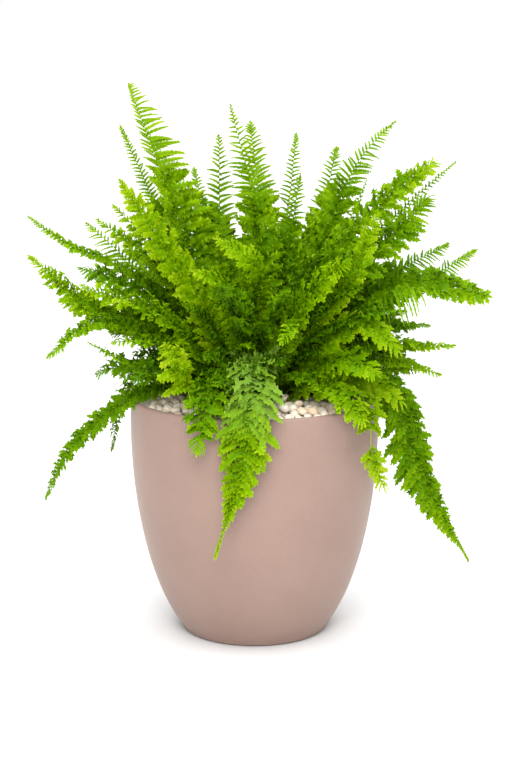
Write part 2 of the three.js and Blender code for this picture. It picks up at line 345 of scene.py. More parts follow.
class Nodes:
    """Builds one node material."""

    def __init__(self, name):
        self.material = bpy.data.materials.new(name)
        self.material.use_nodes = True
        self.tree = self.material.node_tree
        self.shader = self.tree.nodes["Principled BSDF"]
        self.output = self.tree.nodes["Material Output"]
        self.place = self.tree.nodes.new("ShaderNodeTexCoord").outputs["Object"]

    def feed(self, socket, value):
        """Links a socket to another, or gives it a number or a colour."""
        if isinstance(value, bpy.types.NodeSocket):
            self.tree.links.new(value, socket)
        else:
            socket.default_value = (*value, 1) if isinstance(value, tuple) else value

    def add(self, kind, inputs=None, **settings):
        node = self.tree.nodes.new(kind)
        for key, value in settings.items():
            setattr(node, key, value)
        for key, value in (inputs or {}).items():
            self.feed(node.inputs[key], value)
        return node

    def noise(self, scale, detail=3.0, roughness=0.55, distortion=0.0):
        inputs = {"Vector": self.place, "Scale": scale, "Detail": detail}
        inputs.update(Roughness=roughness, Distortion=distortion)
        return self.add("ShaderNodeTexNoise", inputs).outputs["Fac"]

    def value(self, name):
        return self.add("ShaderNodeAttribute", attribute_name=name).outputs["Fac"]

    def math(self, operation, a, b, c=0.0):
        return self.add("ShaderNodeMath", {0: a, 1: b, 2: c}, operation=operation).outputs[0]

    def ramp(self, factor, stops):
        node = self.add("ShaderNodeValToRGB", {"Fac": factor})
        elements = node.color_ramp.elements
        while len(elements) < len(stops):
            elements.new(0.5)
        for element, (at, color) in zip(elements, stops):
            element.position = at
            element.color = (*color, 1)
        return node.outputs["Color"]

    def mix(self, factor, a, b, blend="MIX"):
        inputs = {"Factor": factor, 6: a, 7: b}
        return self.add("ShaderNodeMix", inputs, data_type="RGBA", blend_type=blend).outputs[2]

    def bump(self, height, strength, distance, normal=None):
        inputs = {"Height": height, "Strength": strength, "Distance": distance}
        if normal is not None:
            inputs["Normal"] = normal
        return self.add("ShaderNodeBump", inputs).outputs["Normal"]

    def finish(self, **inputs):
        """Sets the shader's inputs, whose names have _ for a space."""
        for key, value in inputs.items():
            self.feed(self.shader.inputs[key.replace("_", " ")], value)
        return self.material


def planter_material():
    """Dusty pink matte glaze with a fine sandy grain and faint cloudy blotches."""
    n = Nodes("planter_glaze")
    dark, light, sand = (0.262, 0.17, 0.138), (0.296, 0.197, 0.161), (0.36, 0.235, 0.19)
    base = n.ramp(n.noise(9, detail=4), [(0.3, dark), (0.7, light)])
    speck = n.ramp(n.noise(560, detail=2), [(0.36, BLACK), (0.64, WHITE)])
    grain = n.bump(n.noise(480, detail=3, roughness=0.6), 0.5, 0.7 * MM)
    return n.finish(
        Base_Color=n.mix(n.math("MULTIPLY", speck, 0.26), base, sand),
        Roughness=n.math("MULTIPLY_ADD", n.noise(400), 0.2, 0.42),
        Normal=n.bump(n.noise(55, detail=2), 0.12, 1.2 * MM, grain),
        Specular_IOR_Level=0.4,
        Sheen_Weight=0.22,
        Sheen_Roughness=0.45,
        Sheen_Tint=(1, 0.8, 0.7),
    )


def soil_material():
    """Dark potting mix of crumbs that differ a little in colour."""
    n = Nodes("potting_mix")
    wet, dry = (0.018, 0.011, 0.007), (0.085, 0.05, 0.028)
    base = n.ramp(n.noise(130, detail=5), [(0.3, wet), (0.7, dry)])
    crumbs = n.add("ShaderNodeTexVoronoi", {"Vector": n.place, "Scale": 190}).outputs["Color"]
    mixed = n.mix(0.25, base, crumbs, "MULTIPLY")
    normal = n.bump(n.noise(260, detail=6, roughness=0.7), 0.9, 2 * MM)
    return n.finish(Base_Color=mixed, Roughness=0.95, Normal=normal, Specular_IOR_Level=0.15)


def pebble_material():
    """Tumbled stone: cream and white, some tan, with soft clouds and a few veins."""
    n = Nodes("tumbled_pebble")
    clouds = n.noise(140, detail=5, distortion=0.6)
    shade = n.math("ADD", n.value("stone"), n.math("MULTIPLY_ADD", clouds, 0.45, -0.22))
    stops = [
        (0.0, (0.44, 0.27, 0.14)),
        (0.2, (0.82, 0.6, 0.4)),
        (0.45, (0.96, 0.79, 0.61)),
        (0.75, (0.98, 0.87, 0.73)),
        (1.0, (0.99, 0.92, 0.83)),
    ]
    wisps = n.noise(75, detail=7, roughness=0.7, distortion=1.6)
    vein = n.ramp(wisps, [(0.47, BLACK), (0.5, WHITE), (0.53, BLACK)])
    veined = n.mix(n.math("MULTIPLY", vein, 0.16), n.ramp(shade, stops), (0.4, 0.34, 0.28))
    normal = n.bump(n.noise(420, detail=5, roughness=0.65), 0.35, 0.5 * MM)
    return n.finish(Base_Color=veined, Roughness=0.45, Normal=normal, Specular_IOR_Level=0.6)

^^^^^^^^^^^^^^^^

Stated task | Repeat the preceding lines exactly, please, every one of them.

Solution to this exercise |
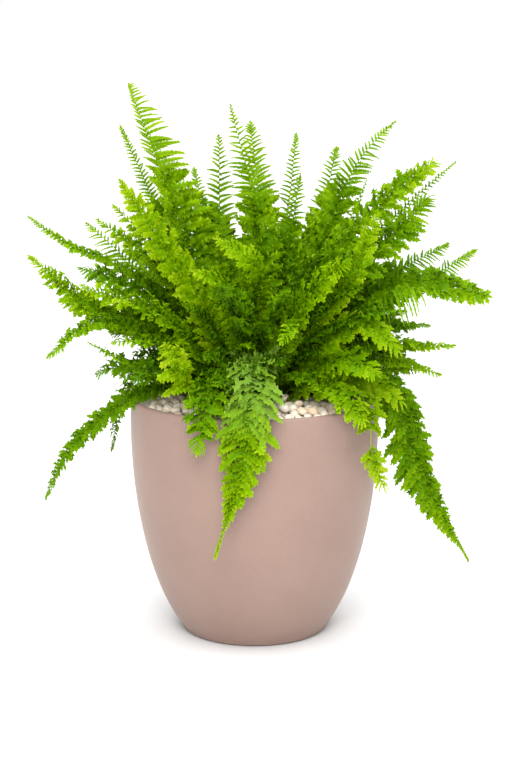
Write part 2 of the three.js and Blender code for this picture. It picks up at line 345 of scene.py. More parts follow.
class Nodes:
    """Builds one node material."""

    def __init__(self, name):
        self.material = bpy.data.materials.new(name)
        self.material.use_nodes = True
        self.tree = self.material.node_tree
        self.shader = self.tree.nodes["Principled BSDF"]
        self.output = self.tree.nodes["Material Output"]
        self.place = self.tree.nodes.new("ShaderNodeTexCoord").outputs["Object"]

    def feed(self, socket, value):
        """Links a socket to another, or gives it a number or a colour."""
        if isinstance(value, bpy.types.NodeSocket):
            self.tree.links.new(value, socket)
        else:
            socket.default_value = (*value, 1) if isinstance(value, tuple) else value

    def add(self, kind, inputs=None, **settings):
        node = self.tree.nodes.new(kind)
        for key, value in settings.items():
            setattr(node, key, value)
        for key, value in (inputs or {}).items():
            self.feed(node.inputs[key], value)
        return node

    def noise(self, scale, detail=3.0, roughness=0.55, distortion=0.0):
        inputs = {"Vector": self.place, "Scale": scale, "Detail": detail}
        inputs.update(Roughness=roughness, Distortion=distortion)
        return self.add("ShaderNodeTexNoise", inputs).outputs["Fac"]

    def value(self, name):
        return self.add("ShaderNodeAttribute", attribute_name=name).outputs["Fac"]

    def math(self, operation, a, b, c=0.0):
        return self.add("ShaderNodeMath", {0: a, 1: b, 2: c}, operation=operation).outputs[0]

    def ramp(self, factor, stops):
        node = self.add("ShaderNodeValToRGB", {"Fac": factor})
        elements = node.color_ramp.elements
        while len(elements) < len(stops):
            elements.new(0.5)
        for element, (at, color) in zip(elements, stops):
            element.position = at
            element.color = (*color, 1)
        return node.outputs["Color"]

    def mix(self, factor, a, b, blend="MIX"):
        inputs = {"Factor": factor, 6: a, 7: b}
        return self.add("ShaderNodeMix", inputs, data_type="RGBA", blend_type=blend).outputs[2]

    def bump(self, height, strength, distance, normal=None):
        inputs = {"Height": height, "Strength": strength, "Distance": distance}
        if normal is not None:
            inputs["Normal"] = normal
        return self.add("ShaderNodeBump", inputs).outputs["Normal"]

    def finish(self, **inputs):
        """Sets the shader's inputs, whose names have _ for a space."""
        for key, value in inputs.items():
            self.feed(self.shader.inputs[key.replace("_", " ")], value)
        return self.material


def planter_material():
    """Dusty pink matte glaze with a fine sandy grain and faint cloudy blotches."""
    n = Nodes("planter_glaze")
    dark, light, sand = (0.262, 0.17, 0.138), (0.296, 0.197, 0.161), (0.36, 0.235, 0.19)
    base = n.ramp(n.noise(9, detail=4), [(0.3, dark), (0.7, light)])
    speck = n.ramp(n.noise(560, detail=2), [(0.36, BLACK), (0.64, WHITE)])
    grain = n.bump(n.noise(480, detail=3, roughness=0.6), 0.5, 0.7 * MM)
    return n.finish(
        Base_Color=n.mix(n.math("MULTIPLY", speck, 0.26), base, sand),
        Roughness=n.math("MULTIPLY_ADD", n.noise(400), 0.2, 0.42),
        Normal=n.bump(n.noise(55, detail=2), 0.12, 1.2 * MM, grain),
        Specular_IOR_Level=0.4,
        Sheen_Weight=0.22,
        Sheen_Roughness=0.45,
        Sheen_Tint=(1, 0.8, 0.7),
    )


def soil_material():
    """Dark potting mix of crumbs that differ a little in colour."""
    n = Nodes("potting_mix")
    wet, dry = (0.018, 0.011, 0.007), (0.085, 0.05, 0.028)
    base = n.ramp(n.noise(130, detail=5), [(0.3, wet), (0.7, dry)])
    crumbs = n.add("ShaderNodeTexVoronoi", {"Vector": n.place, "Scale": 190}).outputs["Color"]
    mixed = n.mix(0.25, base, crumbs, "MULTIPLY")
    normal = n.bump(n.noise(260, detail=6, roughness=0.7), 0.9, 2 * MM)
    return n.finish(Base_Color=mixed, Roughness=0.95, Normal=normal, Specular_IOR_Level=0.15)


def pebble_material():
    """Tumbled stone: cream and white, some tan, with soft clouds and a few veins."""
    n = Nodes("tumbled_pebble")
    clouds = n.noise(140, detail=5, distortion=0.6)
    shade = n.math("ADD", n.value("stone"), n.math("MULTIPLY_ADD", clouds, 0.45, -0.22))
    stops = [
        (0.0, (0.44, 0.27, 0.14)),
        (0.2, (0.82, 0.6, 0.4)),
        (0.45, (0.96, 0.79, 0.61)),
        (0.75, (0.98, 0.87, 0.73)),
        (1.0, (0.99, 0.92, 0.83)),
    ]
    wisps = n.noise(75, detail=7, roughness=0.7, distortion=1.6)
    vein = n.ramp(wisps, [(0.47, BLACK), (0.5, WHITE), (0.53, BLACK)])
    veined = n.mix(n.math("MULTIPLY", vein, 0.16), n.ramp(shade, stops), (0.4, 0.34, 0.28))
    normal = n.bump(n.noise(420, detail=5, roughness=0.65), 0.35, 0.5 * MM)
    return n.finish(Base_Color=veined, Roughness=0.45, Normal=normal, Specular_IOR_Level=0.6)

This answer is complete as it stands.